A: Hey, there. We have this discussion every year about this time. I'm totally on the same page with you on this. There are five 1.5-mile tracks in the Chase Kansas, Lowe's, Texas, Atlanta and Homestead which to me is about two or three more than we need. But NASCAR shows no signs of changing the schedule to include a road course, which I'd love to see.
A: Thanks for the observation. Does that surprise you? Carl Edwards is racing to become a series champion. Biffle is not. While in general I dislike team orders, I'm not at all surprised by them under the circumstances.
A: Thanks for dropping by. I think the answer is pretty simple the car has to meet certain specific measurements after the race. If it doesn't, the team is penalized, period. It doesn't matter who is at fault. If the car doesn't measure up, NASCAR can't ignore it. Can you imagine the outrage if Jeff Gordon or Jimmie Johnson won the last race at Homestead and took the championship, only to flunk inspection and have NASCAR do nothing? There would riots in the streets.

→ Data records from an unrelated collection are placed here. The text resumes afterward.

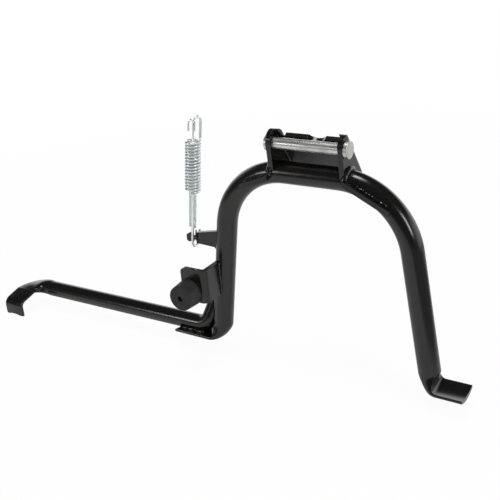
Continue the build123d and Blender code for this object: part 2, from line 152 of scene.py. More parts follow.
def colour(name, value, description):
    """A linear colour property."""
    return FloatVectorProperty(
        name=name, default=value, min=0.0, max=1.0, size=3, subtype="COLOR", description=description
    )


def share(name, value, description):
    """A number from nothing to one."""
    return FloatProperty(
        name=name, default=value, min=0.0, max=1.0, subtype="FACTOR", description=description
    )


def span(name, low, high, description):
    """The two ends of a soft step."""
    return FloatVectorProperty(name=name, default=(low, high), size=2, description=description)


class PaintSettings(bpy.types.PropertyGroup):
    """Gloss black coat on the welded frame."""

    black: colour("Paint", (0.0042, 0.0042, 0.0040), "Colour of the black coat")
    warm: colour("Thin paint", (0.0085, 0.0068, 0.0045), "Warmer tone where the coat lies thin")
    roughness: share("Roughness", 0.20, "Roughness of the coat where it is clean")
    dulling: share("Dulling", 0.05, "How much rougher the coat is where it is dull")
    peel: length("Peel", 0.012, "Height of the orange peel in the coat")
    edge: length("Edge", 0.45, "Radius that the coat gives to sharp edges")
    warm_share: share("Warm share", 0.75, "How warm the coat gets where it is thinnest")
    warm_dulling: share("Warm dulling", 0.05, "Roughness that a thin place adds")
    speck_dulling: share("Speck dulling", 0.1, "Roughness that a speck adds")
    dull_height: share("Dull height", 0.35, "Height of the dull pattern against the peel")
    speck_height: share("Speck height", 0.3, "Height of a speck against the peel")
    bead_relief: FloatProperty(name="Bead relief", default=1.5, description="Extra relief on weld beads")


class PlatingSettings(bpy.types.PropertyGroup):
    """Bright zinc on the pin, its hardware and the springs."""

    zinc: colour("Zinc", (0.66, 0.67, 0.65), "Clean plating on the pin")
    stain: colour("Stain", (0.40, 0.40, 0.36), "Dull film that mottles the plating")
    wire: colour("Wire", (0.90, 0.93, 0.93), "Bright plated spring wire")
    # Darker wire tone, laid in random patches by a noise and not placed between the coils
    patch_colour: colour("Wire mottling", (0.66, 0.68, 0.69), "Darker tone in random patches")
    roughness: share("Roughness", 0.28, "Roughness of clean plating")
    film_share: share("Film share", 0.55, "How far the film stains the plating")
    film_dulling: share("Film dulling", 0.14, "Roughness that the film adds")
    spot_dulling: share("Spot dulling", 0.12, "Swing of the roughness from spot to spot")
    spot_height: share("Spot height", 0.5, "Height of the spots against the marks")
    patch_share: share("Soot share", 0.5, "How far the grime darkens the wire")
    patch_dulling: share("Soot dulling", 0.16, "Roughness that the grime adds")
    metal: share("Metal", 0.92, "How metallic the plated pin and its hardware are")
    wire_metal: share("Wire metal", 0.86, "How metallic the spring wire is")
    marks: length("Marks", 0.02, "Depth of the fine marks in the plating")
    wire_marks: length("Wire marks", 0.015, "Depth of the drawing marks on the wire")


class RubberSettings(bpy.types.PropertyGroup):
    """Moulded rubber of the buffer."""

    rubber: colour("Rubber", (0.013, 0.013, 0.0126), "Colour of the moulded rubber")
    bloom: colour("Bloom", (0.026, 0.026, 0.025), "Paler bloom on the rubber")
    roughness: share("Roughness", 0.62, "Roughness of the rubber")
    bloom_share: share("Bloom share", 0.7, "How far the bloom covers the rubber")
    grain_dulling: share("Grain dulling", 0.2, "Swing of the roughness from grain to grain")
    shine: share("Shine", 0.35, "Strength of the rubber's reflections")
    grain: length("Grain", 0.05, "Depth of the moulded grain")


class OuterSpringSettings(bpy.types.PropertyGroup):
    """Thick spring, upright in its own frame with the anchor neck at its foot."""

    wire: length("Wire", 2.9, "Thickness of the wire")
    coil: length("Coil", 17.9, "Outer diameter of the coils")
    pitch: length("Pitch", 3.4, "Rise of one turn")
    start: length("Start", 55.0, "Height of the first turn above the neck")
    turns: IntProperty(name="Turns", default=16, min=1, description="Whole turns of the coil")
    leave: angle("Foot turn", 35.0, "Part turn at the foot of the coil")
    eye_leave: angle("Head turn", 35.0, "Part turn at the head of the coil")
    bend: length("Bend", 3.0, "Radius where the coil turns into its hook")
    hook_drop: length("Hook drop", 2.2, "Depth below the neck where the hook turns round")
    eye_radius: length("Eye radius", 5.5, "Radius of the eye at the head")
    eye_height: length("Eye height", 130.4, "Height of the eye's middle above the neck")
    eye_tail: length("Eye tail", 7.9, "Straight end of the eye")


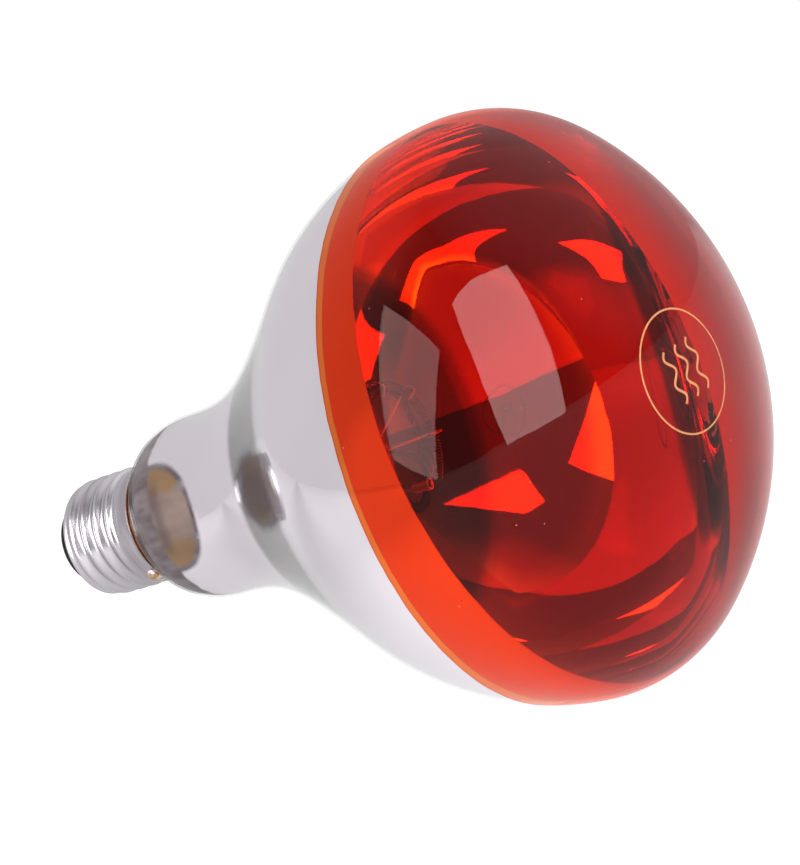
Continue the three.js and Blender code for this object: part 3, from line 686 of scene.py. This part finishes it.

A: Welcome to FOX. According to the official post-race NASCAR penalty report, Dale Jarrett was indeed sent to the tail end of the longest line after a tire got away from his crew during a pit stop on Lap 77.
A: Hello. Glad you could be here. The total amount shown for each driver at each race actually consists of winnings from a number of different sources the racing purse; television money; so-called "plan" money that NASCAR pays out to a number of teams based on performance; and a whole slew of individual race contingency programs such as the Bud Pole Award, the Goodyear Gatorback Fastest Lap Award, the Commit Lozenges Commit to Win Award and a bunch of others. And not every team choses to be eligible for every award. Petty Enterprises, for example, is a staunchly anti-alcohol organization and doesn't carry the Bud Pole decal necessary to be eligible for the Bud Pole Award each race.
A: Hi there. If Jeremy Mayfield has a ride for next season yet, I've not heard of it and don't know. Last I heard, he was still looking.